A interação entre o choque de tarifas, a subida da taxa de juros, a desvalorização do real e o corte dos investimentos públicos determinaram a elevação da inflação em simultâneo à contração do nível de atividade, e daí à restrição do crédito. O encolhimento do circuito de formação da renda levou, inexoravelmente, à derrocada da arrecadação pública.

As fábricas se encharcam de capacidade ociosa. Endividadas em reais e em moeda estrangeira, as empresas são constrangidas a ajustar seus balanços diante das perspectivas de queda da demanda e do salto do serviço da dívida.

Para cada uma delas é racional dispensar trabalhadores, funcionários, assim como, diante da sobra de capacidade, procrastinar investimentos que geram demanda e empregos em outras empresas. Para cada banco individualmente era recomendável subir o custo do crédito e racionar a oferta de novos empréstimos.

Os consumidores, bem, os consumidores reduzem os gastos. Uns estão desempregados e outros com medo do desemprego. Assim, o comércio capota, não vende e reduz as encomendas aos fornecedores que acumulam estoques e cortam ainda mais a produção.

As demissões disparam. A arrecadação míngua, sugada pelo redemoinho da atividade econômica em declínio. Isso, enquanto a dívida pública cresce sob o impacto dos juros reais e engorda ainda mais os cabedais do rentismo caboclo.

O mergulho depressivo iniciado entre o crepúsculo de 2014 e a aurora de 2015 pode ser apresentado como um exemplo do fenômeno que as teorias da complexidade chamam de “realimentação positiva” ou, no popular, “quanto mais cai, mais afunda”.

As decisões “racionais” do ponto de vista microeconômico, prestam homenagem às falácias de composição que infestam os modelos macroeconômicos: o que parece bom para o “agente individual” – seja ele empresa, banco ou consumidor – é danoso para o conjunto da economia.

Confrontando o trimestre de agosto a outubro de 2016 com igual trimestre de 2015, os dados do IBGE apontam uma elevação de 3,0 milhões de pessoas desocupadas na força de trabalho, um acréscimo de 32,7%. A massa de rendimento real habitualmente recebida pelas pessoas ocupadas em todos os trabalhos mostrou redução de 3,2%.

De janeiro a setembro de 2016, a quantidade de pedidos de recuperação judicial cresceu 62%, em comparação com o mesmo período de 2015, fruto do longo castigo imposto aos fluxos de caixa das empresas, pela queda na demanda e restrições ao crédito. Nos primeiros nove meses do ano, foram feitos 1.405 pedidos de falência no País. O número representa um aumento de 6% em relação ao mesmo período de 2015.
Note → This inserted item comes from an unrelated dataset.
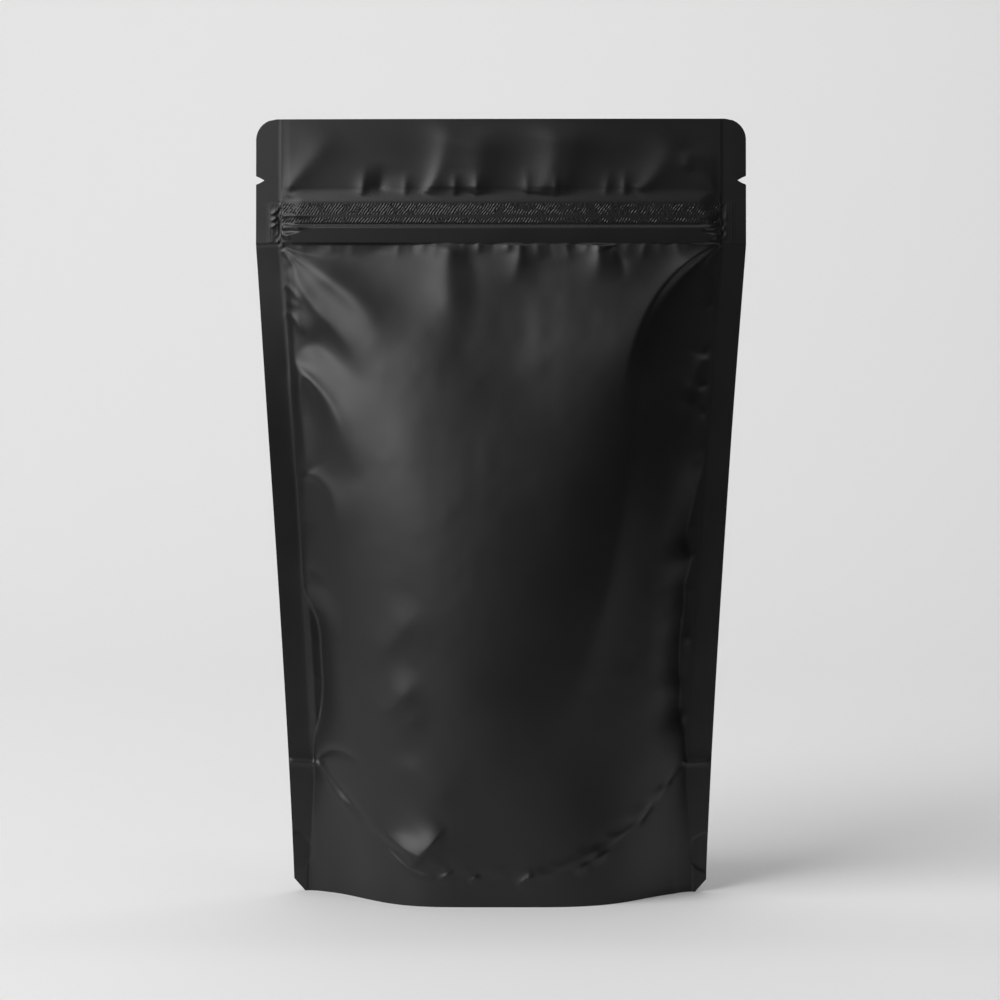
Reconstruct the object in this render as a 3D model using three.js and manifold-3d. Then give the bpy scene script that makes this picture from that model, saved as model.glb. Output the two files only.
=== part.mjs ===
// A filled stand-up pouch of matte black film, shut and standing on its gusset.
// Millimetres, +Z up. The front faces -Y, and the origin is on the floor under the pouch's middle.
import * as THREE from 'three';
import { mergeVertices } from 'three/addons/utils/BufferGeometryUtils.js';
import Module from 'manifold-3d';

// Outline of the flat film
const HEIGHT = 241;
const TOP_WIDTH = 152;
const BOTTOM_WIDTH = 128.8; // the filled belly pulls the side seals in by this much at the floor
const SHOULDER_HEIGHT = 202; // the sides run straight up from here, beside the zip
const SIDE_CURVE = 1.2;
const TOP_CORNER_RADIUS = 6.5;
const BOTTOM_CORNER_CUT = 3.9;
const BOTTOM_CUT_SLOPE = 0.85;

// Film and seals
const SEAL_THICKNESS = 0.6;
const SIDE_SEAL = 7.8;
const TOP_SEAL = 9.8;
const NOTCH_HEIGHT = 222;
const NOTCH_MOUTH = 2.5;
const NOTCH_DEPTH = 2.6;

// Zip: a plate of flange with one round ridge along its lower side
const ZIP_BOTTOM = 202.3;
const ZIP_TOP = 215.2;
const ZIP_PLATE = 1.2;
const ZIP_SHOULDER = 3.5; // the plate's upper side slopes into the header over this height
const ZIP_RIDGE_MIDDLE = 205.9;
const ZIP_RIDGE_HALF_WIDTH = 1.9;
const ZIP_RIDGE = 0.4;
const ZIP_SQUASHED_ENDS = 4;

// Belly: how far each face stands out from the flat seals. It is deeper in front than behind, so the
// place where both films meet is a little behind the middle.
const SET_BACK = 1.5;
const BELLY_DEPTH = 32;
const BELLY_LOW = 20; // deepest from here down
const BELLY_SQUARENESS = 2.7;
const BELLY_FULLNESS = 1.12;

// Header, from the zip up: both films are bowed forward, turned a little and lean back
const HEADER_DEPTH = 0.6;
const HEADER_BOW = 3;
const HEADER_TURN = 0.07;
const HEADER_LEAN = 0.1;

// Skirt and gusset
const RIM_DEPTH = 31;
const RIM_REACH = { left: 45, right: 47 }; // from the middle to where the rim curves in fastest
const RIM_SQUARENESS = 4.8;
const SKIRT_SEAL = 4; // the skirts are joined along the side only this far in at the floor
const SKIRT_PARTING = 7;
const GUSSET_SIDE_HEIGHT = 40.7;
const GUSSET_MIDDLE_HEIGHT = 8.3;
const GUSSET_CURVE = 2.35;
const GUSSET_FLOOR_GAP = 1.2;
const GUSSET_FLOOR_HALF_LENGTH = 25;
const ARC_STEP = 0.3;
const SKIRT_THICKNESS = 1.2;
const CORNER_SWAY = 2.6; // the lower right corner stands this far forward

// Folds of the film: a ridge, or a valley where the height is negative, from one (x, z) to the other
const FRONT_FOLDS = [
  // the fullest part of the belly leans to the right, with a hollow under the zip's middle
  { from: [55, 188], to: [40, 150], width: 15, height: 6.5 },
  { from: [40, 150], to: [16, 30], width: 20, height: 6 },
  { from: [-1, 200], to: [-6, 130], width: 14, height: -1.2 },
  // the left side: swollen below, hollow under the zip
  { from: [-60, 162], to: [10, 162], width: 20, height: 3.2 },
  { from: [-35, 160], to: [-30, 70], width: 18, height: 2.4 },
  { from: [-66, 209], to: [-16, 183], width: 10, height: -1.2 },
  // folds from the zip's left end and from the left seal
  { from: [-65, 203], to: [-41, 178], width: 5, height: 1.7 },
  { from: [-41, 178], to: [-38, 162], width: 6, height: 1.2 },
  { from: [-64, 195], to: [-41, 165], width: 4, height: 0.9 },
  { from: [-64, 169], to: [-40, 161], width: 5, height: -1.8 },
  { from: [-63, 166], to: [-50, 146], width: 4, height: 1.5 },
  { from: [-50, 146], to: [-44, 128], width: 5, height: 1.1 },
  { from: [-61, 131], to: [-49, 112], width: 4, height: 0.9 },
  { from: [-55, 92], to: [-54, 50], width: 3.5, height: -0.9 },
  { from: [-42, 54], to: [-26, 71], width: 4.5, height: 0.6 },
  // folds that hang from the zip
  { from: [-15.5, 203], to: [-20, 174], width: 6, height: 1.8 },
  { from: [6, 203], to: [3, 190], width: 3.5, height: 0.9 },
  { from: [30.5, 203], to: [29, 188], width: 4.5, height: 1.1 },
  { from: [34, 202], to: [38, 190], width: 3.5, height: -0.6 },
  // the fold from the zip's right end, and the hollows beside the right seal
  { from: [67, 202], to: [42, 175], width: 4.5, height: 1.8 },
  { from: [42, 175], to: [36, 148], width: 6, height: 1.4 },
  { from: [61, 160], to: [57, 145], width: 4, height: -0.7 },
  { from: [59, 140], to: [57, 106], width: 3.5, height: -1.0 },
  { from: [56, 102], to: [55, 48], width: 3.5, height: -1.0 },
  // the small pouch of film above the seal at the lower left
  { from: [-37, 16.5], to: [-21, 16], width: 4, height: 2.2 },
];
const BACK_FOLDS = [
  { from: [-66, 201], to: [-34, 166], width: 5.0, height: 1.7 },
  { from: [-61, 178], to: [-46, 150], width: 5.0, height: -1.5 },
  { from: [-24, 203], to: [-21, 186], width: 4.0, height: 1.2 },
  { from: [12, 203], to: [15, 184], width: 4.5, height: 1.4 },
  { from: [66, 202], to: [40, 168], width: 5.0, height: 1.7 },
  { from: [63, 172], to: [46, 146], width: 5.0, height: -1.5 },
  { from: [62, 160], to: [40, 140], width: 5.0, height: 1.2 },
  { from: [-59, 110], to: [-53, 52], width: 4.0, height: -1.3 },
  { from: [58, 96], to: [54, 50], width: 3.5, height: -1.2 },
  { from: [24, 62], to: [40, 46], width: 6.0, height: 0.9 },
];
const PUCKER_PITCH = 13; // short folds that run in from the side seals
const PUCKER_LENGTH = 11;
const PUCKER_WIDTH = 3;
const PUCKER_HEIGHT = 0.9;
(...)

A retração de 0,8% do PIB no terceiro trimestre de 2016 foi a sétima de uma sequência iniciada no primeiro trimestre de 2015.

A mídia brasileira espargiu a convicção da rápida recaptura dos monstros liberados pela turma da caixinha. Até agora, nada. Um amigo empresário encalacrado em sucessivas negociações com os bancos sugeriu, entre rilhar de dentes, que não devemos desperdiçar a mitologia grega com episódios funestos. Disparou: essa turma é do Zé do Caixão.